Ellerby earned her Associate in Applied Science in Human Services in 2011 and is now a student at UNC-Greensboro, earning her Bachelor of Social Work. While attending school full-time, she is still working third shift as a CNA at the assisted living facility and caring for her three children and a nephew who lives with her.
Ellerby has already won honors at the university. She has been inducted into the National Honor Society of Leadership and Success. She received the Sunshine Lady Award. Her goal is to get her bachelor's degree in 2014, then move on to graduate school. She said she's not stopping until she has her doctorate.
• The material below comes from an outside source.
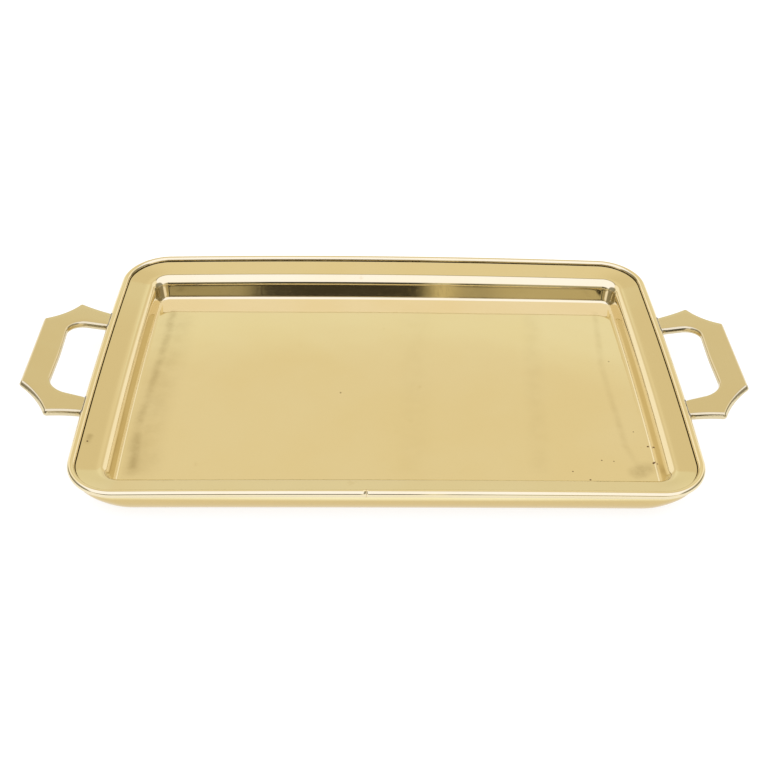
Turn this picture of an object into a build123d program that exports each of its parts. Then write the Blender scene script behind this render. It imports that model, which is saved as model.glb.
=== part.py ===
from build123d import *
import math
import os

# Serving tray in polished brass: a pressed pan with a sloping flange, a heavier rounded
# under-shell that gives it a double wall, a solid brass rod round the rim, and two flat
# cast handles brazed to the rod.
# Units mm.  Origin: centre of the flat base.  +X along the length (towards a handle),
# +Y towards the back, +Z up.

# ---- driving dimensions ---------------------------------------------------------------
ROD_HALF_X = 247.0      # rim rod centreline, half length at the corners
ROD_HALF_Y = 166.1      # rim rod centreline, half width at the corners
BOW_X = 3.0             # how far the short sides bow outwards at the middle
BOW_Y = 1.3             # how far the long sides bow outwards at the middle
ROD_CORNER = 37.0       # plan corner radius of the rod centreline
ROD_R = 3.0             # rim rod radius
RIM_Z = 29.5            # height of the rod centreline above the base

SHEET = 1.0             # brass sheet thickness, pan and under-shell
FLANGE_IN = 3.3         # the flange starts this far inside the rod centreline (dark groove)
FLANGE_DROP = 0.6       # flange edge height below the rod centreline
FLANGE_SLOPE = 14.5     # degrees, falling towards the well
WALL_SLOPE = 82.0       # degrees from horizontal
SHOULDER_R = 10.0       # flange to wall
FLOOR_R = 3.0           # wall to floor
FLOOR_IN = 28.6         # wall meets floor this far inside the rod centreline
FLOOR_Z = 3.3           # upper face of the well floor above the base
LIP_DEPTH = 3.4         # turned-down edge of the flange behind the rod
PLATE_IN = 33.0         # the swept rim strip of the pan ends here, the floor plate fills in

SHELL_R = 26.4          # quarter-round side of the under-shell
SHELL_IN = 0.2          # its top edge, inside the rod centreline
SHELL_CORNERS = (37.0, 39.0, 42.0, 41.0, 36.0, 28.0, 21.0)   # plan corner radius, top to base

HANDLE_TILT = 12.8      # degrees, handles rise outwards
HANDLE_T = 6.6          # handle thickness
HANDLE_ROUND = 2.8      # rounding of the handle's long edges
HANDLE_X0 = 252.65      # arm mid-plane reaches the solder here
HANDLE_LIFT = -0.2      # arm mid-plane above the rod centreline at that point
ARM_END = 251.4         # the arm ends reach in to here, coped to fit round the rod
ARM_GAP = 0.4           # solder thickness between the rod and the coped arm ends
GRIP_X = 305.8          # straight outer edge of the grip
GRIP_HALF = 46.2        # half length of that edge
POINT_X, POINT_Y = 279.8, 78.4   # side points of the handle outline
ARM_OUT, ARM_IN = 71.6, 50.4     # arm edges where they reach the rim
HOLE_X = 283.6          # grip inner edge beside its corners
HOLE_MID_X = 282.6      # soft point at the middle of the grip inner edge
HOLE_CORNER = 16.0      # rounding of the two grip-side corners of the opening

JOINT_X = -18.0         # the two rod ends meet here, on the front side
JOINT_GAP = 0.5
CLEAR = 0.02            # gap left between touching pieces


# ---- plan curves ----------------------------------------------------------------------
def plan_face(inset, corner):
    """Rounded rectangle with slightly bowed sides, `inset` mm inside the rod centreline."""
    hx, hy = ROD_HALF_X - inset, ROD_HALF_Y - inset
    corners = [(hx, -hy), (hx, hy), (-hx, hy), (-hx, -hy)]
    middles = [(hx + BOW_X, 0), (0, hy + BOW_Y), (-hx - BOW_X, 0), (0, -hy - BOW_Y)]
    with BuildSketch() as sk:
        with BuildLine():
            for i in range(4):
                ThreePointArc(corners[i], middles[i], corners[(i + 1) % 4])
        make_face()
        fillet(sk.vertices(), corner)
    return sk.sketch.faces()[0]


RIM_PATH = plan_face(0.0, ROD_CORNER).outer_wire().moved(Location((0, 0, RIM_Z)))


def section_plane():
    """Plane across the rim: local x points into the tray, local y up, centre on the rod."""
    start, along = RIM_PATH @ 0, RIM_PATH % 0
    inward = Vector(0, 0, 1).cross(along)
    if inward.dot(Vector(-start.X, -start.Y, 0)) < 0:
        inward = inward * -1
    return Plane(origin=start, x_dir=inward, z_dir=inward.cross(Vector(0, 0, 1)))


def round_the_rim(section):
    """Sweep a flat section, drawn in (inset, height) about the rod centre, round the tray."""
    return sweep(section_plane() * section, path=RIM_PATH)


# ---- pan ------------------------------------------------------------------------------
def pan_section():
    """Cross-section of the pressed sheet from its turned-down lip to the well floor."""
    fall = math.tan(math.radians(FLANGE_SLOPE))
    lean = 1 / math.tan(math.radians(WALL_SLOPE))
    floor_h = FLOOR_Z - RIM_Z
    top_h = -FLANGE_DROP
    # where the flange line and the wall line would cross
    x_cross = (FLOOR_IN - lean * (top_h + FLANGE_IN * fall - floor_h)) / (1 - lean * fall)
    h_cross = top_h - (x_cross - FLANGE_IN) * fall
    upper = [(FLANGE_IN, top_h - LIP_DEPTH), (FLANGE_IN, top_h), (x_cross, h_cross),
             (FLOOR_IN, floor_h), (PLATE_IN, floor_h)]
    with BuildLine() as ln:
        Polyline(upper)
        for (x, y), radius in zip(upper[1:4], (SHEET, SHOULDER_R, FLOOR_R)):
            fillet(ln.vertices().sort_by_distance((x, y))[0], radius)
    return Face(ln.wire().offset_2d(SHEET, side=Side.RIGHT, closed=True))


def tray_pan():
    rim_strip = round_the_rim(pan_section())
    plate = extrude(plan_face(PLATE_IN - 0.6, ROD_CORNER - PLATE_IN + 0.6), SHEET)
    return rim_strip + plate.moved(Location((0, 0, FLOOR_Z - SHEET)))


# ---- under-shell ----------------------------------------------------------------------
def hull(radius, thin):
    """Solid body with quarter-round sides; `thin` is how far it lies inside the outside."""
    steps = len(SHELL_CORNERS) - 1
    centre_in = SHELL_IN + SHELL_R
    faces = []
    for i, corner in enumerate(SHELL_CORNERS):
        a = math.radians(90 * i / steps)
        inset = centre_in - radius * math.cos(a)
        face = plan_face(inset, corner - thin)
        faces.append(face.moved(Location((0, 0, SHELL_R - radius * math.sin(a)))))
    return loft(faces)


def base_shell():
    body = hull(SHELL_R, 0.0)
    hollow = hull(SHELL_R - SHEET, SHEET)
    return body - hollow


# ---- rim ------------------------------------------------------------------------------
def rod(radius):
    return round_the_rim(Circle(radius))


def joint_slot(width):
    """Block that cuts across the rod where its two ends meet, on the front side."""
    front = -(ROD_HALF_Y + BOW_Y)
    return Pos(JOINT_X, front, RIM_Z) * Box(width, 4 * ROD_R, 4 * ROD_R)


def rim_rod():
    return rod(ROD_R) - joint_slot(JOINT_GAP)


def rim_rod_braze():
    """Thin disc of brazing metal between the two ends of the rod."""
    return rod(ROD_R) & joint_slot(JOINT_GAP - CLEAR)


def rim_seam_solder():
    """Solder run in the corner between the rod, the flange lip and the under-shell."""
    lip = FLANGE_IN - 2 * CLEAR
    inner = SHELL_IN + SHEET + 0.8
    with BuildSketch() as sk:
        with BuildLine():
            Polyline((inner, -1.8), (lip, -1.6), (lip, -FLANGE_DROP - LIP_DEPTH), (inner, -5.0),
                     close=True)
        make_face()
        Circle(ROD_R + CLEAR, mode=Mode.SUBTRACT)
    return round_the_rim(sk.sketch)


# ---- handles --------------------------------------------------------------------------
def handle_plane():
    """Mid-plane of the right handle, tilted upwards; local x outwards, local y = +Y."""
    tilt = math.radians(HANDLE_TILT)
    return Plane(origin=(HANDLE_X0, 0, RIM_Z + HANDLE_LIFT), x_dir=(math.cos(tilt), 0, math.sin(tilt)),
                 z_dir=(-math.sin(tilt), 0, math.cos(tilt)))


def along(x):
    """Distance along the tilted handle for a point at plan position x."""
    return (x - HANDLE_X0) / math.cos(math.radians(HANDLE_TILT))


def hollow_curve(start, end, sag):
    """Arc between two outline points that dips `sag` mm towards the opening."""
    a, b = Vector(*start), Vector(*end)
    mid = (a + b) * 0.5
    normal = Vector(-(b - a).Y, (b - a).X).normalized()
    centre = Vector(along(HOLE_X) / 2, 0)
    if normal.dot(centre - mid) < 0:
        normal = normal * -1
    return ThreePointArc(a, mid + normal * sag, b)


def handle_outline():
    arm, point = (-3, ARM_OUT - 0.85), (along(POINT_X), POINT_Y)
    tip = (along(GRIP_X), GRIP_HALF)
    flip = lambda p: (p[0], -p[1])
    with BuildSketch() as sk:
        with BuildLine():
            hollow_curve(arm, point, 0.9)
            hollow_curve(point, tip, 2.8)
            Line(tip, flip(tip))
            hollow_curve(flip(tip), flip(point), 2.8)
            hollow_curve(flip(point), flip(arm), 0.9)
            Line(flip(arm), arm)
        make_face()
        fillet([v for v in sk.vertices() if v.X > 1], 2.0)
    return sk.sketch


def handle_hole():
    """Finger opening, open towards the rim, with a soft point on the grip side."""
    mouth, corner = (-4, ARM_IN + 0.3), (along(HOLE_X), ARM_IN - 3.0)
    middle = (along(HOLE_MID_X), 0)
    with BuildSketch() as sk:
        with BuildLine():
            Polyline(mouth, corner, middle, (corner[0], -corner[1]), (mouth[0], -mouth[1]), close=True)
        make_face()
        fillet([v for v in sk.vertices() if abs(v.X - corner[0]) < 0.01], HOLE_CORNER)
        fillet([v for v in sk.vertices() if abs(v.Y) < 0.01], 30)
    return sk.sketch


def right_handle():
    flat = extrude(handle_plane() * (handle_outline() - handle_hole()), HANDLE_T / 2, both=True)
    up = handle_plane().z_dir
    long_edges = []
    for face in flat.faces():
        if abs(face.normal_at().dot(up)) > 0.99:
            long_edges += [e for e in face.edges() if (e @ 0.5).X > HANDLE_X0 - 1]
    rounded = fillet(long_edges, HANDLE_ROUND)
    return rounded - Pos(ARM_END - 10, 0, RIM_Z) * Box(20, 200, 60) - rod(ROD_R + ARM_GAP)


def right_joint(side):
    """Layer of solder between one coped arm end and the rod; side is +1 back arm, -1 front."""
    width, height = ARM_OUT - ARM_IN + 0.2, HANDLE_T - 0.6
    block = Pos(ARM_END, side * (ARM_OUT + ARM_IN) / 2, RIM_Z + HANDLE_LIFT) * Box(6, width, height)
    outside = Pos(ARM_END - 0.3, 0, RIM_Z) * Box(20, 200, 60, align=(Align.MIN, Align.CENTER, Align.CENTER))
    return (block & outside & rod(ROD_R + ARM_GAP - CLEAR)) - rod(ROD_R + CLEAR)


def to_left(piece):
    return piece.rotate(Axis.Z, 180)


# ---- build ----------------------------------------------------------------------------
def pieces():
    handle, back, front = right_handle(), right_joint(1), right_joint(-1)
    return {
        "tray_pan": tray_pan(),
        "base_shell": base_shell(),
        "rim_rod": rim_rod(),
        "rim_rod_braze": rim_rod_braze(),
        "rim_seam_solder": rim_seam_solder(),
        "handle_right": handle,
        "handle_left": to_left(handle),
        "solder_right_back": back,
        "solder_right_front": front,
        "solder_left_back": to_left(front),
        "solder_left_front": to_left(back),
    }


os.makedirs("parts", exist_ok=True)
for name, piece in pieces().items():
    piece.label = name
    export_step(piece, f"parts/{name}.step")
    box = piece.bounding_box()
    print(name, round(piece.volume), len(piece.solids()), piece.is_valid,
          [round(v, 2) for v in (*box.min, *box.max)])
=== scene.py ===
"""Looks of the handled brass serving tray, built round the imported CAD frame."""
import math

import bpy
import numpy as np
from mathutils import Matrix, Vector, noise


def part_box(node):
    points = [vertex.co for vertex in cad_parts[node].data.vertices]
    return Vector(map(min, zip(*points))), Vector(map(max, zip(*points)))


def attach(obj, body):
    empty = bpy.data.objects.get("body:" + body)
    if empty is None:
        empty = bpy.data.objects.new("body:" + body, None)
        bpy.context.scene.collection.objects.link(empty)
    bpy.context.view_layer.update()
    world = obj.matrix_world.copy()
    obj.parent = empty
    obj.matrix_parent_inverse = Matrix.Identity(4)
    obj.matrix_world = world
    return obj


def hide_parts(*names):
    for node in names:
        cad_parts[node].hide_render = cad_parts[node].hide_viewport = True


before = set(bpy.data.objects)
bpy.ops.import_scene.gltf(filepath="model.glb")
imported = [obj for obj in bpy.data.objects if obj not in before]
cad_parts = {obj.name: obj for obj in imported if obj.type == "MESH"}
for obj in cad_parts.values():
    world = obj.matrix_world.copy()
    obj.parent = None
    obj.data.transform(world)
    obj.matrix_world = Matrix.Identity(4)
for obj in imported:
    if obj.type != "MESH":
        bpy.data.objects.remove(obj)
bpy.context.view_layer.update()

MM = 0.001

# ---- sizes: outer limits from the frame, the rest are the tray's own driving dimensions -----
rod_lo, rod_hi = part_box("rim_rod")
shell_lo, shell_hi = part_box("base_shell")
pan_lo, pan_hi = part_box("tray_pan")
arm_lo, arm_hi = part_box("handle_right")
pad_lo, pad_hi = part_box("solder_right_back")
braze_lo, braze_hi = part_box("rim_rod_braze")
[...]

"I plan on being a professor, teaching classes on child and family violence," she said. "I also plan to lobby governments for tougher penalties for child abusers. If we deal with it when children are young, we won't have so many adults with problems to fix. I believe God will help somebody through me. We're here for each other - that's what I do believe."
It had been years since Nancy Cope, now retired, had contact with Ellerby, but they are now reconnecting.
"Johnita wanted to help others even when she was in my class," Cope said. "She was like that. In her circumstances, many girls would have dropped out of school, but she kept going. I was extremely proud of her when she was in my class and I'm extremely proud of her now."
Ellerby came out of darkness, but all that darkness has only made her light shine brighter.
"When a person comes out of abuse, the world better watch out because they're going to make their mark," she said. "They realize they are not the abuse that happened to them. I'm going to do whatever to reach my dream. That's the legacy I plan to leave behind for my children. It's not easy, but it's worth it."